Records supplied:
## BEGIN

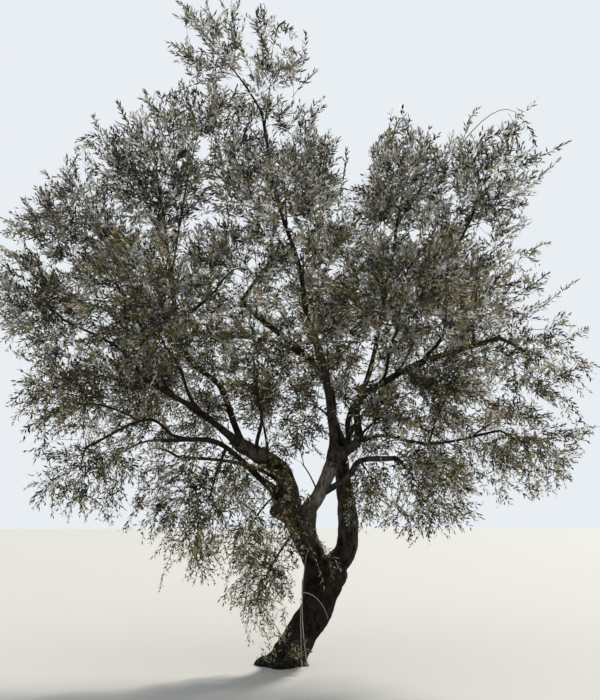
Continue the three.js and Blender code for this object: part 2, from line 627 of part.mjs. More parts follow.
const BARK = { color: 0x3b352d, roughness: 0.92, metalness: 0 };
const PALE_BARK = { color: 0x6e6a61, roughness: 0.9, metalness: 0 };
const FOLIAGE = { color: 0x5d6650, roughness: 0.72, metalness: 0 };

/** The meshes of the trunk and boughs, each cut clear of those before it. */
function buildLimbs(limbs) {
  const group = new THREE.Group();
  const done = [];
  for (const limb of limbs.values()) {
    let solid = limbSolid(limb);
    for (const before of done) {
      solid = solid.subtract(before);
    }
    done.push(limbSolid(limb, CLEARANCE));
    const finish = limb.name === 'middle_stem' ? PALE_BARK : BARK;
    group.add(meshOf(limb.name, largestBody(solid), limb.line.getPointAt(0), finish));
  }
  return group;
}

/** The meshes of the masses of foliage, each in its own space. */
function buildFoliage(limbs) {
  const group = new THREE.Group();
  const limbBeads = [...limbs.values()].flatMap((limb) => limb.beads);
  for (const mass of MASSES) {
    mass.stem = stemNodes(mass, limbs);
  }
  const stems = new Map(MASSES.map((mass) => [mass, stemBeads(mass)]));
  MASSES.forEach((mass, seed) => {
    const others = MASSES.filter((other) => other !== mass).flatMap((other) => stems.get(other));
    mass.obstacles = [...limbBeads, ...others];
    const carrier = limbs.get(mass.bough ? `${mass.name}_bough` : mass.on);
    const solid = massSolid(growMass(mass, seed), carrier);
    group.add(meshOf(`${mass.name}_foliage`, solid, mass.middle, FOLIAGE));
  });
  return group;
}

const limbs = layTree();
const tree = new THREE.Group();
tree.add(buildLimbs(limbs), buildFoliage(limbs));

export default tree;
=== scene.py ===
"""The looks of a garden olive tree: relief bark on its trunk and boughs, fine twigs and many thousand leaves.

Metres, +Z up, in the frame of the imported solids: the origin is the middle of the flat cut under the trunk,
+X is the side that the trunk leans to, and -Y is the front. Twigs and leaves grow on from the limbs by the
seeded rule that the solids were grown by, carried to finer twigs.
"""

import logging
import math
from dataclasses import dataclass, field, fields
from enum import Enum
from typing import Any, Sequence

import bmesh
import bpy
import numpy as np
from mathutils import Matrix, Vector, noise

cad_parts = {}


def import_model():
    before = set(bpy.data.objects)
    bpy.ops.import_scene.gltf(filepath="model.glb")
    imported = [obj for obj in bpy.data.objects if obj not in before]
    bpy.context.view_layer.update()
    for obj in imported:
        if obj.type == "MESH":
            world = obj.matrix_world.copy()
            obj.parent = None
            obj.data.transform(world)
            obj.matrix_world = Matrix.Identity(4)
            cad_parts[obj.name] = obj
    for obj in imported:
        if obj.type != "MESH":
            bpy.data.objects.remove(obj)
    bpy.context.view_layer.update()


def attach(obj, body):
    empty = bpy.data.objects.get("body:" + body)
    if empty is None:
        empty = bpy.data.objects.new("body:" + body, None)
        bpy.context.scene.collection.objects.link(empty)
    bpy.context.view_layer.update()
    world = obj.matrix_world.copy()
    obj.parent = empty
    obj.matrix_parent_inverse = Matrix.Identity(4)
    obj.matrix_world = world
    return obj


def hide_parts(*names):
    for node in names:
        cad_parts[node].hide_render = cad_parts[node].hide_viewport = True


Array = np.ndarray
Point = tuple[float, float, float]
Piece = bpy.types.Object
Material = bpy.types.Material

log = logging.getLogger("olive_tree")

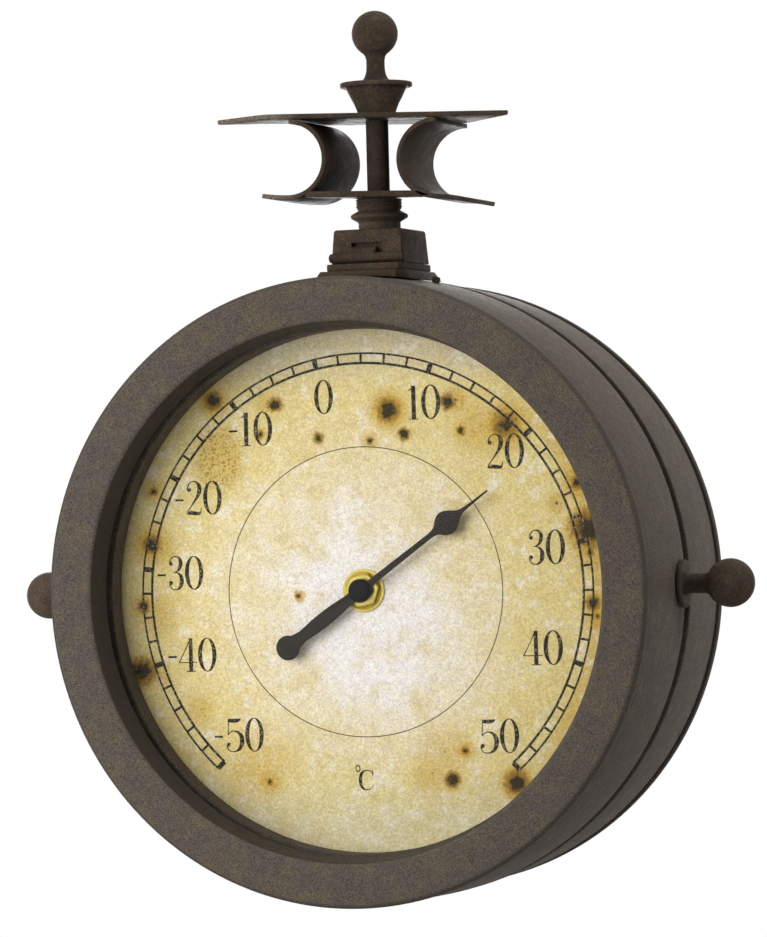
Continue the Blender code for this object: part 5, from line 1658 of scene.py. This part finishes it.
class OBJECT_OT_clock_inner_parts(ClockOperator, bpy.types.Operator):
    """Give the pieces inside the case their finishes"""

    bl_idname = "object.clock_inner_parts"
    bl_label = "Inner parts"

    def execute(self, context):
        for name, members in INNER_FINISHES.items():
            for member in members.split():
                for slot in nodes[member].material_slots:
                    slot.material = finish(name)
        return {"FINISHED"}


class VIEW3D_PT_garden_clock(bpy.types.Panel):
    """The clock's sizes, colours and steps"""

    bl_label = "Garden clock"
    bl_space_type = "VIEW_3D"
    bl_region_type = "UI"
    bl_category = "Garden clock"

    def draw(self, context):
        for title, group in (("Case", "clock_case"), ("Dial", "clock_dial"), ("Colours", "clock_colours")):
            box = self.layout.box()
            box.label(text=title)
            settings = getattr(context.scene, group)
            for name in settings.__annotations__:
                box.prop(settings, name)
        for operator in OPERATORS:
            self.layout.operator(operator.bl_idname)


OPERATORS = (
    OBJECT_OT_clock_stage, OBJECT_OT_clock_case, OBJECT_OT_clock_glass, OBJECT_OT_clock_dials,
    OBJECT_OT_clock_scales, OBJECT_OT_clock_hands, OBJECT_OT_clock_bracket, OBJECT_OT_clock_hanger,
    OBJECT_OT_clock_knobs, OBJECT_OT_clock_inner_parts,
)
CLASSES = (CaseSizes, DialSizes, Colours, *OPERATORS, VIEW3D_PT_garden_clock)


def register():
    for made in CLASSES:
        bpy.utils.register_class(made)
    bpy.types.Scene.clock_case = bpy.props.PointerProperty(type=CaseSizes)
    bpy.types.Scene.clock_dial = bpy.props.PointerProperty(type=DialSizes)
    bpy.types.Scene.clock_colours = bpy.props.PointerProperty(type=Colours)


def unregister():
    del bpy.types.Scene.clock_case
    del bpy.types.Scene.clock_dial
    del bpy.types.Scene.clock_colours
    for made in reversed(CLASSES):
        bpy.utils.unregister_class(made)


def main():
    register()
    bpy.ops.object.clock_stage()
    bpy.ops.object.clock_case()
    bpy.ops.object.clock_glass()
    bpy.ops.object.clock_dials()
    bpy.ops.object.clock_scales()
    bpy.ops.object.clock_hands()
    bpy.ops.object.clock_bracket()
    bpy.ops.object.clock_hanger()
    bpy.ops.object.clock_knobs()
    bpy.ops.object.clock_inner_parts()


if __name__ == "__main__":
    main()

## END

Stated problem:
Quote the listing above, but only from the line that shows "const limbs = layTree();" through the line that shows "Material = bpy.types.Material".

Correct result:
const limbs = layTree();
const tree = new THREE.Group();
tree.add(buildLimbs(limbs), buildFoliage(limbs));

export default tree;
=== scene.py ===
"""The looks of a garden olive tree: relief bark on its trunk and boughs, fine twigs and many thousand leaves.

Metres, +Z up, in the frame of the imported solids: the origin is the middle of the flat cut under the trunk,
+X is the side that the trunk leans to, and -Y is the front. Twigs and leaves grow on from the limbs by the
seeded rule that the solids were grown by, carried to finer twigs.
"""

import logging
import math
from dataclasses import dataclass, field, fields
from enum import Enum
from typing import Any, Sequence

import bmesh
import bpy
import numpy as np
from mathutils import Matrix, Vector, noise

cad_parts = {}


def import_model():
    before = set(bpy.data.objects)
    bpy.ops.import_scene.gltf(filepath="model.glb")
    imported = [obj for obj in bpy.data.objects if obj not in before]
    bpy.context.view_layer.update()
    for obj in imported:
        if obj.type == "MESH":
            world = obj.matrix_world.copy()
            obj.parent = None
            obj.data.transform(world)
            obj.matrix_world = Matrix.Identity(4)
            cad_parts[obj.name] = obj
    for obj in imported:
        if obj.type != "MESH":
            bpy.data.objects.remove(obj)
    bpy.context.view_layer.update()


def attach(obj, body):
    empty = bpy.data.objects.get("body:" + body)
    if empty is None:
        empty = bpy.data.objects.new("body:" + body, None)
        bpy.context.scene.collection.objects.link(empty)
    bpy.context.view_layer.update()
    world = obj.matrix_world.copy()
    obj.parent = empty
    obj.matrix_parent_inverse = Matrix.Identity(4)
    obj.matrix_world = world
    return obj


def hide_parts(*names):
    for node in names:
        cad_parts[node].hide_render = cad_parts[node].hide_viewport = True


Array = np.ndarray
Point = tuple[float, float, float]
Piece = bpy.types.Object
Material = bpy.types.Material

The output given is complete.